▸ EXERCISE MATERIAL
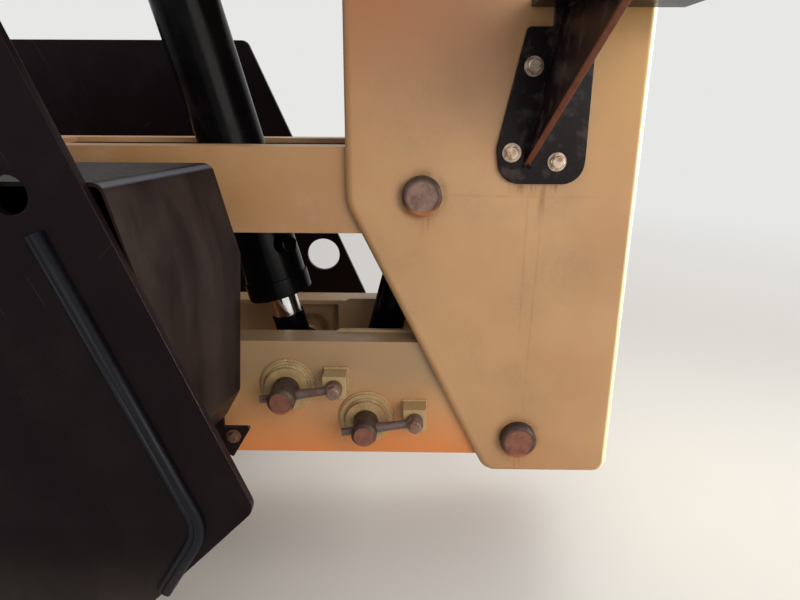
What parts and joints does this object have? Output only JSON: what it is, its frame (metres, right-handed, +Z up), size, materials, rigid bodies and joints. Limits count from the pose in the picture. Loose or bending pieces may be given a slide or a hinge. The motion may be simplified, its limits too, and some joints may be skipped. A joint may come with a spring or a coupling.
{
  "type": "tower linkage of an articulating boom lift",
  "caption": "Parallelogram tower linkage of an articulating boom lift: two links and an upright on a turntable frame, raised by cylinders.",
  "frame": {"origin": "centre of the slewing bolt circle, on the underside of the base plate", "axes": "+X towards the upright, +Z up, so that the side with the guard box and the bracket is -Y"},
  "size_m": [2.53, 0.88, 1.3148],
  "materials": {
    "cream_paint": "semi-gloss, weathered",
    "black_paint": "semi-gloss, scuffed",
    "guard_finish": "satin, scuffed",
    "cylinder_paint": "gloss",
    "pin_steel": "rusted",
    "rod_chrome": "polished"
  },
  "bodies": {
    "root": {"base_plate": "black_paint", "side_plate_near": "black_paint", "side_plate_far": "black_paint", "inner_plate_near": "black_paint", "inner_plate_far": "black_paint", "front_wall": "black_paint", "rear_beam": "black_paint", "cross_ties": "black_paint", "guard_box": "guard_finish", "frame_pin_lower": "pin_steel", "frame_pin_upper": "pin_steel"},
    "lower_link": {"lower_link": "cream_paint", "lift_pin": "pin_steel", "second_pin": "pin_steel", "lift_keeper": "pin_steel", "second_keeper": "pin_steel"},
    "upper_link": {"upper_link": "cream_paint"},
    "upright": {"upright": "cream_paint", "upright_pin_lower": "pin_steel", "upright_pin_upper": "pin_steel", "lift_top_pin": "pin_steel", "second_top_pin": "pin_steel", "bracket": "black_paint"},
    "lift_barrel": {"lift_barrel": "cylinder_paint", "lift_gland": "cylinder_paint"},
    "lift_rod": {"lift_rod": "rod_chrome", "lift_rod_eye": "cylinder_paint"},
    "second_barrel": {"second_barrel": "cylinder_paint", "second_gland": "cylinder_paint"},
    "second_rod": {"second_rod": "rod_chrome", "second_rod_eye": "cylinder_paint"}
  },
  "joints": [
    {"name": "tower_lift", "type": "hinge", "parent": "root", "child": "lower_link", "pos_m": [-1.1, 0, 0.23], "axis": [0, -1, 0], "range_deg": [0, 75]},
    {"name": "upper_link_pivot", "type": "hinge", "parent": "root", "child": "upper_link", "pos_m": [-1.259, 0, 0.616], "axis": [0, -1, 0], "range_deg": [0, 76]},
    {"name": "upright_pivot", "type": "hinge", "parent": "lower_link", "child": "upright", "pos_m": [0.95, 0, 0.23], "axis": [0, -1, 0], "range_deg": [-76, 0]},
    {"name": "lift_swing", "type": "hinge", "parent": "upright", "child": "lift_barrel", "pos_m": [0.369, 0, 1.11], "axis": [0, -1, 0], "range_deg": [0, 4.68]},
    {"name": "lift_stroke", "type": "slide", "parent": "lift_barrel", "child": "lift_rod", "axis": [0.2573, 0, -0.9663], "range_m": [0, 0.4577]},
    {"name": "second_swing", "type": "hinge", "parent": "upright", "child": "second_barrel", "pos_m": [0.878, 0, 0.93], "axis": [0, -1, 0], "range_deg": [0, 14.29]},
    {"name": "second_stroke", "type": "slide", "parent": "second_barrel", "child": "second_rod", "axis": [-0.2456, 0, -0.9694], "range_m": [0, 0.236]}
  ],
  "couplings": [
    {"joint": "upper_link_pivot", "follows": "tower_lift", "ratio": 1},
    {"joint": "upright_pivot", "follows": "tower_lift", "ratio": -1},
    {"joint": "lift_swing", "follows": "tower_lift", "ratio": 0.049025},
    {"joint": "lift_stroke", "follows": "tower_lift", "m_per_rad": 0.34662},
    {"joint": "second_swing", "follows": "tower_lift", "ratio": 0.17717},
    {"joint": "second_stroke", "follows": "tower_lift", "m_per_rad": 0.17727}
  ]
}
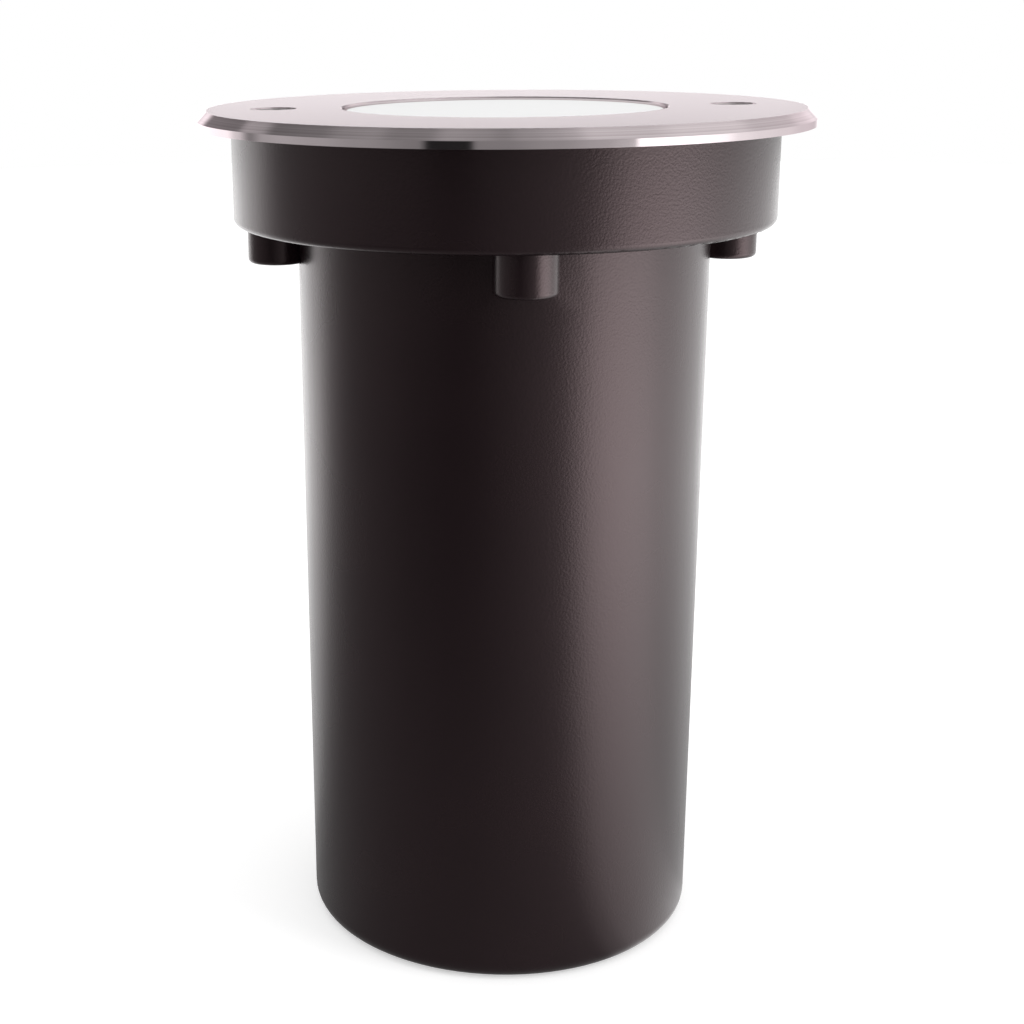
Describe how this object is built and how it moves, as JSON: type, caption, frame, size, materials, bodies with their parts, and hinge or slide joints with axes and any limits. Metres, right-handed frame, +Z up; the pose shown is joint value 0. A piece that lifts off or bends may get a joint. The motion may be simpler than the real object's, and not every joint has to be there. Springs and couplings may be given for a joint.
{
  "type": "in ground well light",
  "caption": "Round recessed ground light with a bevelled stainless trim ring, white glass, black cast body and a tilting reflector lamp inside.",
  "frame": {"origin": "centre of the standing rim's underside, on the light's axis", "axes": "+Z up along the light's axis towards the glass; +X through the right trim ring screw; +X is also the tilt axis"},
  "size_m": [0.11, 0.11, 0.155],
  "materials": {
    "black_powder_coat": "fine textured black powder coat on die cast aluminium",
    "satin_stainless": "satin turned stainless steel",
    "stainless_fastener": "bright stainless steel",
    "zinc_plated_steel": "zinc plated sheet steel",
    "frosted_glass": "toughened glass, frosted white",
    "silicone_seal": "soft silicone",
    "black_rubber": "matte rubber",
    "lamp_aluminium": "satin aluminium",
    "lamp_glass": "prismatic lamp glass",
    "nickel_plated_brass": "nickel plated",
    "spring_steel": "bright spring wire",
    "white_ceramic": "unglazed steatite",
    "terminal_plastic": "white moulded polyamide",
    "brass": "turned brass",
    "tinned_copper": "tinned",
    "lead_insulation": "silicone insulation, one lead brown and one blue",
    "earth_insulation": "green insulation with a yellow stripe",
    "black_nylon": "moulded black nylon"
  },
  "bodies": {
    "housing": {"housing": "black_powder_coat", "thread_inserts": "stainless_fastener", "lower_glass_gasket": "silicone_seal", "mounting_plate": "zinc_plated_steel", "mounting_plate_screws": "stainless_fastener", "wire_grommet": "black_rubber", "lamp_bracket": "zinc_plated_steel", "lamp_bracket_screws": "stainless_fastener", "lamp_bracket_nuts": "stainless_fastener", "terminal_block": "terminal_plastic", "terminal_clamps": "brass", "terminal_screws": "stainless_fastener", "terminal_block_screw": "stainless_fastener", "earth_tag": "tinned_copper", "earth_screw": "stainless_fastener", "gland_body": "black_nylon", "gland_washer": "black_rubber", "gland_lock_nut": "black_nylon", "gland_seal": "black_rubber", "lamp_leads": "lead_insulation", "earth_lead": "earth_insulation"},
    "lens_assembly": {"glass_lens": "frosted_glass", "upper_glass_gasket": "silicone_seal", "clamp_ring": "black_powder_coat", "clamp_ring_screws": "stainless_fastener"},
    "trim_ring": {"trim_ring": "satin_stainless"},
    "trim_screw_right": {"trim_screw_right": "stainless_fastener"},
    "trim_screw_left": {"trim_screw_left": "stainless_fastener"},
    "gimbal": {"gimbal_ring": "lamp_aluminium", "gimbal_washers": "stainless_fastener", "gimbal_pivot_screws": "stainless_fastener", "lamp_clip": "spring_steel", "lamp_holder": "white_ceramic", "holder_contacts": "nickel_plated_brass", "holder_bracket": "zinc_plated_steel", "holder_bracket_screws": "stainless_fastener", "holder_screws": "stainless_fastener"},
    "lamp": {"lamp_body": "lamp_aluminium", "lamp_lens": "lamp_glass", "lamp_pins": "nickel_plated_brass"},
    "gland_cap": {"gland_cap": "black_nylon"}
  },
  "joints": [
    {"name": "lens_lift", "type": "slide", "parent": "housing", "child": "lens_assembly", "axis": [0, 0, 1], "range_m": [0, 0.03]},
    {"name": "trim_lift", "type": "slide", "parent": "lens_assembly", "child": "trim_ring", "axis": [0, 0, 1], "range_m": [0, 0.03]},
    {"name": "trim_screw_right_turn", "type": "hinge", "parent": "trim_ring", "child": "trim_screw_right", "pos_m": [0.04125, 0, 0.15475], "axis": [0, 0, 1], "continuous": true},
    {"name": "trim_screw_left_turn", "type": "hinge", "parent": "trim_ring", "child": "trim_screw_left", "pos_m": [-0.04125, 0, 0.15475], "axis": [0, 0, 1], "continuous": true},
    {"name": "lamp_tilt", "type": "hinge", "parent": "housing", "child": "gimbal", "pos_m": [0, 0, 0.12595], "axis": [1, 0, 0], "range_deg": [-15, 15], "deforming": ["lamp_leads"]},
    {"name": "lamp_twist", "type": "hinge", "parent": "gimbal", "child": "lamp", "pos_m": [0, 0, 0.12595], "axis": [0, 0, 1], "range_deg": [0, 18]},
    {"name": "gland_cap_turn", "type": "hinge", "parent": "housing", "child": "gland_cap", "pos_m": [0, 0, 0.0095], "axis": [0, 0, 1], "continuous": true}
  ]
}
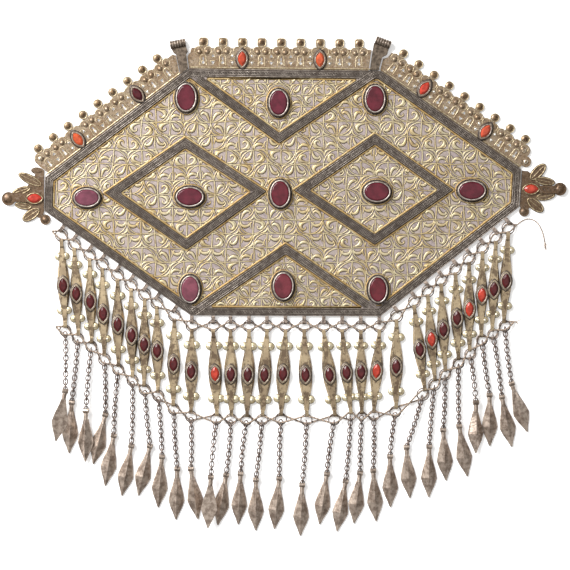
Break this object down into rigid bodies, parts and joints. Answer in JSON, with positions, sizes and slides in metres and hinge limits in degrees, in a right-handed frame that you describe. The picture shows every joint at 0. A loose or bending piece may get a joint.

▸ THE REQUEST
Count the lines in the records above that contain the word "this", and reply with only that number.

▸ SOLUTION BELOW
3